→ Goal
Your task is to repeat only the lines from the one with "footprint at zero" through the one with "obj.parent = None", exactly as they stand, both ends included.

====== Data provided ======

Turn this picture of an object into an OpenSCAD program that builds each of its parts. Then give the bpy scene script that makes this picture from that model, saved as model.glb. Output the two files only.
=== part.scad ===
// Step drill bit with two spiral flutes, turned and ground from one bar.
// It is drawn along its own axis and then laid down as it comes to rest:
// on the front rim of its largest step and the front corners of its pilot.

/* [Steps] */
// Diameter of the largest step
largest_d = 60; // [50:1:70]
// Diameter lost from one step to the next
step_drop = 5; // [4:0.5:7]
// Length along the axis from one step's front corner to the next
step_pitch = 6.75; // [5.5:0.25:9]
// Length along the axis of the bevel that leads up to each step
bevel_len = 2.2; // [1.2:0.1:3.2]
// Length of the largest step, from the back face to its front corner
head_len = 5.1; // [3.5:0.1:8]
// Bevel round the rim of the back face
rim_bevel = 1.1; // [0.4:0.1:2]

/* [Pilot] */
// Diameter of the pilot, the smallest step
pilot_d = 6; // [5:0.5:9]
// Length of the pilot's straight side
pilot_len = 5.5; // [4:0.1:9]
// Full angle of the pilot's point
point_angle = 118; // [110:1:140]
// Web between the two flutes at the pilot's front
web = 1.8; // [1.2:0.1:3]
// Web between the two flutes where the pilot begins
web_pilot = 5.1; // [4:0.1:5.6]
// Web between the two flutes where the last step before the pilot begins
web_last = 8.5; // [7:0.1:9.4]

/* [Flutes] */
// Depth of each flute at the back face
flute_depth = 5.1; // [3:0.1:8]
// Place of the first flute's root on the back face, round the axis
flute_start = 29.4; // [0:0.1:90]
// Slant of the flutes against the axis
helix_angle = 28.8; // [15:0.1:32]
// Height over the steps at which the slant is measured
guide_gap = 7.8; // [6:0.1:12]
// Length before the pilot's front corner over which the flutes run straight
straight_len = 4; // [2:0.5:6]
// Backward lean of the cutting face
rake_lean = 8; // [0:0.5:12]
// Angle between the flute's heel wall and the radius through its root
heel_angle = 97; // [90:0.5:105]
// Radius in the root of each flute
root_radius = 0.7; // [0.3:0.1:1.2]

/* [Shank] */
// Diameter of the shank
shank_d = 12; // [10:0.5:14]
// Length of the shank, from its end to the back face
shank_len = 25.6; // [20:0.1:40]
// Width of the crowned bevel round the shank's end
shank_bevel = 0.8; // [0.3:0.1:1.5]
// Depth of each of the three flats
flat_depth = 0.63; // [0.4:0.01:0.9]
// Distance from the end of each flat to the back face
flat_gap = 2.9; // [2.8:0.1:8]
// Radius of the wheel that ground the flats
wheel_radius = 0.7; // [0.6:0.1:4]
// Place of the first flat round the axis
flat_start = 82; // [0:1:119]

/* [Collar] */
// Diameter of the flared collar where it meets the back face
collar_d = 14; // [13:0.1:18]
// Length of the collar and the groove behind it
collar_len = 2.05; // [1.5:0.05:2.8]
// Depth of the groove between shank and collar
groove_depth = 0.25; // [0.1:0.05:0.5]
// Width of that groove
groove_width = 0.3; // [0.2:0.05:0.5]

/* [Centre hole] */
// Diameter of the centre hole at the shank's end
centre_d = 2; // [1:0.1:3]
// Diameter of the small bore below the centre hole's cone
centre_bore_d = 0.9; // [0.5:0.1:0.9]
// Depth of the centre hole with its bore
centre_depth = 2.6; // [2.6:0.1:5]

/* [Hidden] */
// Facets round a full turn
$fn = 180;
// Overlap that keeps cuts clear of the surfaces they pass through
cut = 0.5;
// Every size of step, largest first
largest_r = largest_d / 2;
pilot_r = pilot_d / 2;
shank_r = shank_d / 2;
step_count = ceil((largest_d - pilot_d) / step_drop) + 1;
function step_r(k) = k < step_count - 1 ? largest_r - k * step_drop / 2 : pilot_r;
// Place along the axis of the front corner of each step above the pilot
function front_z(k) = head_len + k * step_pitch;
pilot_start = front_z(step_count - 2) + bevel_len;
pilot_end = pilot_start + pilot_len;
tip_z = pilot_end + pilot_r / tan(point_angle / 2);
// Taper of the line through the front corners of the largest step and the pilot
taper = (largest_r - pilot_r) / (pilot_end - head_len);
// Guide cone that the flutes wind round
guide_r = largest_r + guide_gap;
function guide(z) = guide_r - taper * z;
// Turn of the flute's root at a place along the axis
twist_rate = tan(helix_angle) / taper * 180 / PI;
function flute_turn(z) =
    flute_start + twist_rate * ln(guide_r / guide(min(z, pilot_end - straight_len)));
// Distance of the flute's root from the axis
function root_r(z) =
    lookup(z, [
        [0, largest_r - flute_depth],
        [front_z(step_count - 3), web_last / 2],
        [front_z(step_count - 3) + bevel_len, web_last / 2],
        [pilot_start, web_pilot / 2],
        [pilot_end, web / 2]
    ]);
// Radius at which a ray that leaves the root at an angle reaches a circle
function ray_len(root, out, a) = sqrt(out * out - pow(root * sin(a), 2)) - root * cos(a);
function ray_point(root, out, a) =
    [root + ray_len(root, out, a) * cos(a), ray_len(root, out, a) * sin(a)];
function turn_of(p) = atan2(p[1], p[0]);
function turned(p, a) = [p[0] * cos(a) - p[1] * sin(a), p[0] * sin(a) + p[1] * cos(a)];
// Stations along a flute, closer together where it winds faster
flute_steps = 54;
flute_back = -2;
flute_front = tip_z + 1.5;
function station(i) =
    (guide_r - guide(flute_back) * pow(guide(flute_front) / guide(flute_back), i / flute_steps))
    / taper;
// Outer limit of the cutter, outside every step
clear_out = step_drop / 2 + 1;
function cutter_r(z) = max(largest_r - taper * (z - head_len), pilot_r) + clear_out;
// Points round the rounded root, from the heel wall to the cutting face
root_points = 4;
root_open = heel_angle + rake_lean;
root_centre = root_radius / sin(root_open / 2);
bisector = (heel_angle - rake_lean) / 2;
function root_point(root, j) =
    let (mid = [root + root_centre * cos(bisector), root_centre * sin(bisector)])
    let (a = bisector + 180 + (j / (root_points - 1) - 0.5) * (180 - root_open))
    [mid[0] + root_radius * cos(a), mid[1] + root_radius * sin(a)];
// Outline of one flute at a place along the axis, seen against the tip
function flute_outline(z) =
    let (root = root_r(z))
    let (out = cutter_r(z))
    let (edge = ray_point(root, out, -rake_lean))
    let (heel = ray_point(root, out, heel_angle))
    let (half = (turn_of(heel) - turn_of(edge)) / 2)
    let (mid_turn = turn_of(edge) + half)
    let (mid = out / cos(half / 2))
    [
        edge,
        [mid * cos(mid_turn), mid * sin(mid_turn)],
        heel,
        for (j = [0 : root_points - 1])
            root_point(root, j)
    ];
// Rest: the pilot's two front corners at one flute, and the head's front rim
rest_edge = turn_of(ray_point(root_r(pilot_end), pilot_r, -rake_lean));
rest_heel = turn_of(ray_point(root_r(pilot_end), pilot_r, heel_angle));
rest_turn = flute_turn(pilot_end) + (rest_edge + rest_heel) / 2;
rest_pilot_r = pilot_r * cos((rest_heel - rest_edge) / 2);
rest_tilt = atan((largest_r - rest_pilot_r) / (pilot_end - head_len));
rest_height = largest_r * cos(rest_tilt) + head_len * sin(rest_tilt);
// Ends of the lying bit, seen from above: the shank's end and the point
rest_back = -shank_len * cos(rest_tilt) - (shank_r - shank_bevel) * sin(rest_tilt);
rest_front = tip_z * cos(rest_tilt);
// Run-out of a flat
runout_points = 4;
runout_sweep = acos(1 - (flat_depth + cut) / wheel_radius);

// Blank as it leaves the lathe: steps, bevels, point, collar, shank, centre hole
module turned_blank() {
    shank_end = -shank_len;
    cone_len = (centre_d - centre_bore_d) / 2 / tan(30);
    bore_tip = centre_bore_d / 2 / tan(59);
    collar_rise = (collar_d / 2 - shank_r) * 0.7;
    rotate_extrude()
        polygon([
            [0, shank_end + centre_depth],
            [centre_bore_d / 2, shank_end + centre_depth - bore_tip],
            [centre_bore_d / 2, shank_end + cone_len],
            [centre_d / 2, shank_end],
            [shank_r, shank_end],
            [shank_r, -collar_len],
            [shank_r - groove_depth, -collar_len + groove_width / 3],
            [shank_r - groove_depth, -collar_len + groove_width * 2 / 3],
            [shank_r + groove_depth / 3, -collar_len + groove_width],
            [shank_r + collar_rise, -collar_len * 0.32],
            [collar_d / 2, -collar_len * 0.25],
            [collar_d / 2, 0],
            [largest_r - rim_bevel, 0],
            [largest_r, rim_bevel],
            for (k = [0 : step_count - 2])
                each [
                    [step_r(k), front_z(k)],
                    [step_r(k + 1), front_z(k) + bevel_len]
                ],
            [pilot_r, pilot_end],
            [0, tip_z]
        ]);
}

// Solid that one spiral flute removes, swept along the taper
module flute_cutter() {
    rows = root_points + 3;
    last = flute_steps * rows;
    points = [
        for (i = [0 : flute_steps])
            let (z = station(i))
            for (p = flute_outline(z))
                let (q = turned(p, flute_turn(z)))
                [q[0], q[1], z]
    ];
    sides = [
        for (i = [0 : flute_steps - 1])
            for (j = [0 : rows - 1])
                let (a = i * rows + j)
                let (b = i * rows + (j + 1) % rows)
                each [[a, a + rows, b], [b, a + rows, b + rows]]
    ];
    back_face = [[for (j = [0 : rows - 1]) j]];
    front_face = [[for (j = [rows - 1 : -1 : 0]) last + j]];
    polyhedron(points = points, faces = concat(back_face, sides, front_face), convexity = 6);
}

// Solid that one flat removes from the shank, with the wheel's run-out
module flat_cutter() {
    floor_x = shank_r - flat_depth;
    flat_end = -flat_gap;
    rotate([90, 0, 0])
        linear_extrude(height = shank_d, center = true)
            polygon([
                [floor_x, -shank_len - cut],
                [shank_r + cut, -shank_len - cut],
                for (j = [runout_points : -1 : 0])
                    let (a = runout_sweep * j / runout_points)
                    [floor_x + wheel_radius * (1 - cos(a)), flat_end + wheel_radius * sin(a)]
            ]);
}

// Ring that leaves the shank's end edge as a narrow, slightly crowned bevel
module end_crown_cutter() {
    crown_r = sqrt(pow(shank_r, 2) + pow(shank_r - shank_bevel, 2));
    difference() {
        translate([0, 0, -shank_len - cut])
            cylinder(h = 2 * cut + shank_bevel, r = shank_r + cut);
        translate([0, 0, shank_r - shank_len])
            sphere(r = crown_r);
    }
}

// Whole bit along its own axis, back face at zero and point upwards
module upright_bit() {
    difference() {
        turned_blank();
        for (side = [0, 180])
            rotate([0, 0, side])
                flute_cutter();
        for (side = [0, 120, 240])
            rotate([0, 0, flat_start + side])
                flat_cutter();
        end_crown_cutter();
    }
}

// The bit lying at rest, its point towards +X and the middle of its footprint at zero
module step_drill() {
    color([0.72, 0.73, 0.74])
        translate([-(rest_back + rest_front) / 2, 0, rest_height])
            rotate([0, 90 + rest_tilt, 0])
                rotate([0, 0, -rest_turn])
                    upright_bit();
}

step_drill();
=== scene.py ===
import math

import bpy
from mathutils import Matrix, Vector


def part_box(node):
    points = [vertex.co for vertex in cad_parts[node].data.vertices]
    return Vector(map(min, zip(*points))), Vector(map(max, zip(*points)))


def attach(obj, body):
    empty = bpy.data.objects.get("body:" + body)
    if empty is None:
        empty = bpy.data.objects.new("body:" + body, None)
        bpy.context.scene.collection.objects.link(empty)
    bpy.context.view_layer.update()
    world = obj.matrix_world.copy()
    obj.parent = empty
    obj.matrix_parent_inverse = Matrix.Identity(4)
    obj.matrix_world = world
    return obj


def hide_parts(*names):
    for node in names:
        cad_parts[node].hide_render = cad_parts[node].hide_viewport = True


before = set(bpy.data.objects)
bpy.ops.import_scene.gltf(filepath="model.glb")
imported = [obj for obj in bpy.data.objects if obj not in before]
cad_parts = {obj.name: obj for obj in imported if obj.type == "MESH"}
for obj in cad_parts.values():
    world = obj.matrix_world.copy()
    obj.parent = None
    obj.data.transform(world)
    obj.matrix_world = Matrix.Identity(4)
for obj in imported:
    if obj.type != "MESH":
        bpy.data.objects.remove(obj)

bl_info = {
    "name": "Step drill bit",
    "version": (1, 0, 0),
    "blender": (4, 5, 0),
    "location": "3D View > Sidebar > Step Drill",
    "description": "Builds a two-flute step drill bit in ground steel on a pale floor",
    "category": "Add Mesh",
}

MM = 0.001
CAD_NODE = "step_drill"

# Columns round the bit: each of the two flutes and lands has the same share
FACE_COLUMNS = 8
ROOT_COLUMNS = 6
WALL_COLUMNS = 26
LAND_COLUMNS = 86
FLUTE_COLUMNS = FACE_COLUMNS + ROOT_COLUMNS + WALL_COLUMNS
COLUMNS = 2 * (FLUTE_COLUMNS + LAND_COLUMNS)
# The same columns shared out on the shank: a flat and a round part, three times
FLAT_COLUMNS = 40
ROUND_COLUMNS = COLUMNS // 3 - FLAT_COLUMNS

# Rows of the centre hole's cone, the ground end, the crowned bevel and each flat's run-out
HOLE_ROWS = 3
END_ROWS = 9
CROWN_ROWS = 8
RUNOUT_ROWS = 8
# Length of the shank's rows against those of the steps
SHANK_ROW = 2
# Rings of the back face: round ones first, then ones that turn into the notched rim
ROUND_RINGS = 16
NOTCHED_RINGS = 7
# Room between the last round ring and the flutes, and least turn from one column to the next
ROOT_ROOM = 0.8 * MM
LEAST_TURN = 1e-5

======

→ Full output
// The bit lying at rest, its point towards +X and the middle of its footprint at zero
module step_drill() {
    color([0.72, 0.73, 0.74])
        translate([-(rest_back + rest_front) / 2, 0, rest_height])
            rotate([0, 90 + rest_tilt, 0])
                rotate([0, 0, -rest_turn])
                    upright_bit();
}

step_drill();
=== scene.py ===
import math

import bpy
from mathutils import Matrix, Vector


def part_box(node):
    points = [vertex.co for vertex in cad_parts[node].data.vertices]
    return Vector(map(min, zip(*points))), Vector(map(max, zip(*points)))


def attach(obj, body):
    empty = bpy.data.objects.get("body:" + body)
    if empty is None:
        empty = bpy.data.objects.new("body:" + body, None)
        bpy.context.scene.collection.objects.link(empty)
    bpy.context.view_layer.update()
    world = obj.matrix_world.copy()
    obj.parent = empty
    obj.matrix_parent_inverse = Matrix.Identity(4)
    obj.matrix_world = world
    return obj


def hide_parts(*names):
    for node in names:
        cad_parts[node].hide_render = cad_parts[node].hide_viewport = True


before = set(bpy.data.objects)
bpy.ops.import_scene.gltf(filepath="model.glb")
imported = [obj for obj in bpy.data.objects if obj not in before]
cad_parts = {obj.name: obj for obj in imported if obj.type == "MESH"}
for obj in cad_parts.values():
    world = obj.matrix_world.copy()
    obj.parent = None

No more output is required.